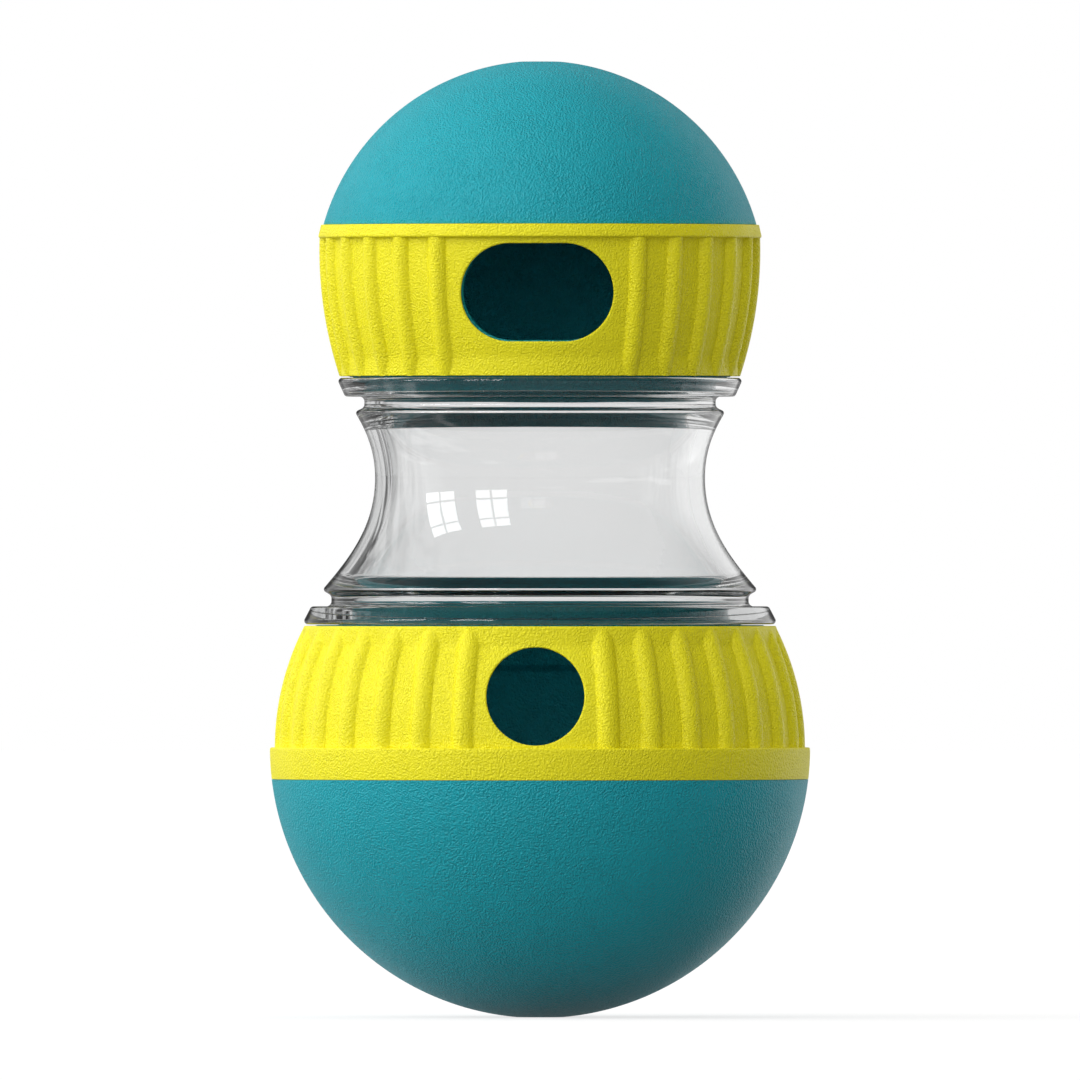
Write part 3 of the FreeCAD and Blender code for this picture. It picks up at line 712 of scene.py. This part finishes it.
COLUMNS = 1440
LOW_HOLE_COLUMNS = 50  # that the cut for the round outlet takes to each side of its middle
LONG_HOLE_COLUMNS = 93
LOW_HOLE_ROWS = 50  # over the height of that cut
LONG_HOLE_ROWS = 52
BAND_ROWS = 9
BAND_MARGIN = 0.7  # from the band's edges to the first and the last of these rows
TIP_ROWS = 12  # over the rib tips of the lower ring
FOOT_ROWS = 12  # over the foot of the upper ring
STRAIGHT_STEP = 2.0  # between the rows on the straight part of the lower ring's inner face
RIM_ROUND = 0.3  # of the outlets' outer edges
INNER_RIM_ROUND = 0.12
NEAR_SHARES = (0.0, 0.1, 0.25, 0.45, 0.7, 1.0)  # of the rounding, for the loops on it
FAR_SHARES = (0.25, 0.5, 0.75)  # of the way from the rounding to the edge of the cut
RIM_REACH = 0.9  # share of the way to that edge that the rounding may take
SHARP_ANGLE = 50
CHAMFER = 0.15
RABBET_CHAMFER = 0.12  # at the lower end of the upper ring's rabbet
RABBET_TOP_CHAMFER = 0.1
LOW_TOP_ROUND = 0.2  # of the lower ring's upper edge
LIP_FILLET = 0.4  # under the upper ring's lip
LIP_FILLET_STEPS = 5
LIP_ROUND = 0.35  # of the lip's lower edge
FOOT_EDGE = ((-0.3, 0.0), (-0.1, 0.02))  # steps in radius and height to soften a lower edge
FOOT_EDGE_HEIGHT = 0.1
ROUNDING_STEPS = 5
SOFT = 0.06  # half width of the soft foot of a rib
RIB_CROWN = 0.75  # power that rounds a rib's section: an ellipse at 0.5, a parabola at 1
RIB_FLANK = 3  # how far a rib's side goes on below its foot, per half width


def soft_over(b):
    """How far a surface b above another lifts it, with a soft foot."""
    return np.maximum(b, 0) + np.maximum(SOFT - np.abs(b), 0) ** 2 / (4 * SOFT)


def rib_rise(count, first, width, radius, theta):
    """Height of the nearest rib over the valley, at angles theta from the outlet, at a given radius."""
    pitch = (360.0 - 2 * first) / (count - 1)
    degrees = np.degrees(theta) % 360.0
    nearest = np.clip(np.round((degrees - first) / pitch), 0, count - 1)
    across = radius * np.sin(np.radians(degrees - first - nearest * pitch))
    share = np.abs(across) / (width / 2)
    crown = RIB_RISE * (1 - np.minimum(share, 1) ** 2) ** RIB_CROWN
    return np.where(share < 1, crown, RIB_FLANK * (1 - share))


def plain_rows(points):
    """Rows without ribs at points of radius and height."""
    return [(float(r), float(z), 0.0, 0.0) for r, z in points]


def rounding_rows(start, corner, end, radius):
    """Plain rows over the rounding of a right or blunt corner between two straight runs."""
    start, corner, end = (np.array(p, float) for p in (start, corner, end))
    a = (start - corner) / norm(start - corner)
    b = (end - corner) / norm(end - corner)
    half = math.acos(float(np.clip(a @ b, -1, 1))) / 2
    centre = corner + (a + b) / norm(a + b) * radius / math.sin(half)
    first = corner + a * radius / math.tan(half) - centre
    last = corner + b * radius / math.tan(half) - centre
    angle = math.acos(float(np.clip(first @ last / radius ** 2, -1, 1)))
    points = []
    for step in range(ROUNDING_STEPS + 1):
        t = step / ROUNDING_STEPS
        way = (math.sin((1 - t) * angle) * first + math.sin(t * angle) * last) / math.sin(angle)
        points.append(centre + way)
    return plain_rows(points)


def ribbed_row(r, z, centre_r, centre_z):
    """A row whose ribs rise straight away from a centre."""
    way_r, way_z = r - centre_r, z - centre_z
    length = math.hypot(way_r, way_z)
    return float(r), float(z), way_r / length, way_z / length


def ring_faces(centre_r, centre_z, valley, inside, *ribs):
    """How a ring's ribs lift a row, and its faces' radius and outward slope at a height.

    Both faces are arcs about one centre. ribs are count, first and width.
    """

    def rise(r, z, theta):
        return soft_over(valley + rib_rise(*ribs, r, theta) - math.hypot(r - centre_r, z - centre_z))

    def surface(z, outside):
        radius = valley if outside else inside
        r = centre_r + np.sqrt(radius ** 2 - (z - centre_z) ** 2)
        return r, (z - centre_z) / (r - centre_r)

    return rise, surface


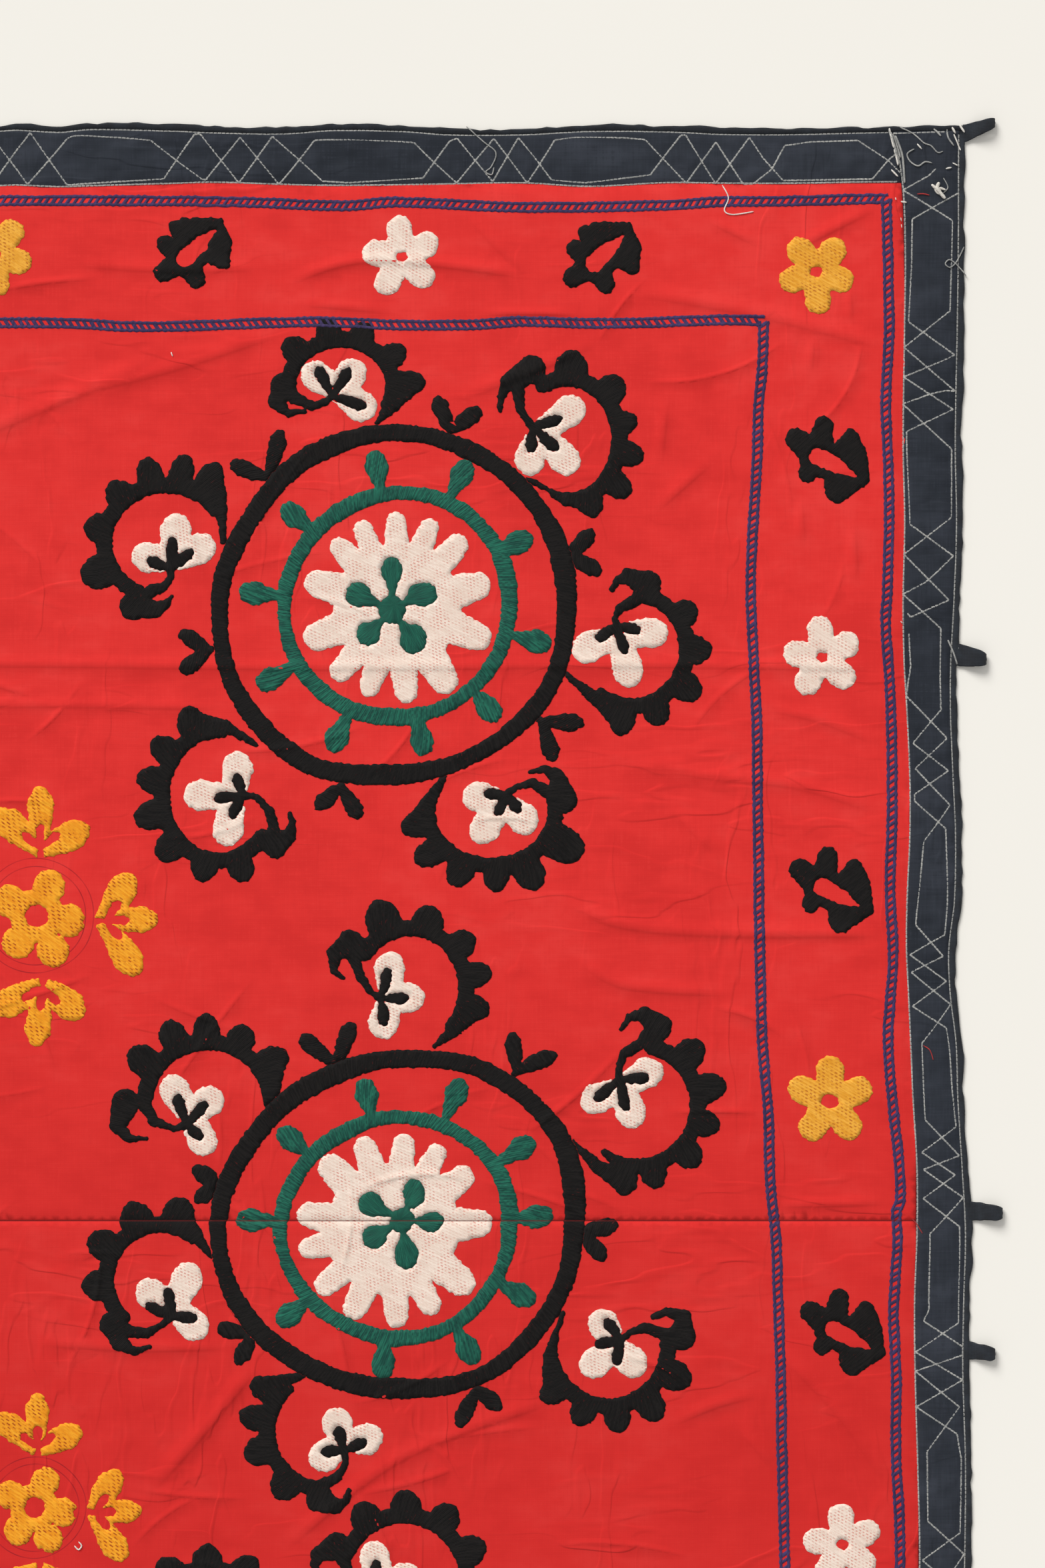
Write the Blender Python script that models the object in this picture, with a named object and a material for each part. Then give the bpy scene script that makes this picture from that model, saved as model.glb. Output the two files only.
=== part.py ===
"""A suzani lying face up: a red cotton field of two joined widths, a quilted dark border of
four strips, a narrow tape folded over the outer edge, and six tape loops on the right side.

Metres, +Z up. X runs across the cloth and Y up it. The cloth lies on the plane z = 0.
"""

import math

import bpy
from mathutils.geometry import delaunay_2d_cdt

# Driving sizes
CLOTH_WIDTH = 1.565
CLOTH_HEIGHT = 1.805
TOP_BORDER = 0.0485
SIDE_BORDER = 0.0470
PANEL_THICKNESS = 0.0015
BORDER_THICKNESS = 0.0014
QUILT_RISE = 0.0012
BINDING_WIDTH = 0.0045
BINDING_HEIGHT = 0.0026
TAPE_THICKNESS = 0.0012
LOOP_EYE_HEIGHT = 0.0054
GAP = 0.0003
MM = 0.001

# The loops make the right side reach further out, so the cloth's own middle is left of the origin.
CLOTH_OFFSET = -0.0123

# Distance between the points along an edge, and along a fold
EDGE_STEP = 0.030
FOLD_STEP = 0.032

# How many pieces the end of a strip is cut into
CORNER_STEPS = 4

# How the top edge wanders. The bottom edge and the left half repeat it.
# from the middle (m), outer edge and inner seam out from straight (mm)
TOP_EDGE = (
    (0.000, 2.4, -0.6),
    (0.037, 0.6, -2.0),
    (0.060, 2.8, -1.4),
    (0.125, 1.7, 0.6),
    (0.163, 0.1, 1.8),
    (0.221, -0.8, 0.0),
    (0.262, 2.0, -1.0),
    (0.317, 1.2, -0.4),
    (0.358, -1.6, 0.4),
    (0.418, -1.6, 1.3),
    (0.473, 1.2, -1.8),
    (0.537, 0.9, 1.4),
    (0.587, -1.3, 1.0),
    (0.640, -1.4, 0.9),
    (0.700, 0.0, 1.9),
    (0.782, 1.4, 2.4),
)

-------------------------

The lines to be given again exactly are those from the one containing "Write the Blender" up to and including the one containing "from mathutils.geometry import".

* EXERCISE OUTPUT:
Write the Blender Python script that models the object in this picture, with a named object and a material for each part. Then give the bpy scene script that makes this picture from that model, saved as model.glb. Output the two files only.
=== part.py ===
"""A suzani lying face up: a red cotton field of two joined widths, a quilted dark border of
four strips, a narrow tape folded over the outer edge, and six tape loops on the right side.

Metres, +Z up. X runs across the cloth and Y up it. The cloth lies on the plane z = 0.
"""

import math

import bpy
from mathutils.geometry import delaunay_2d_cdt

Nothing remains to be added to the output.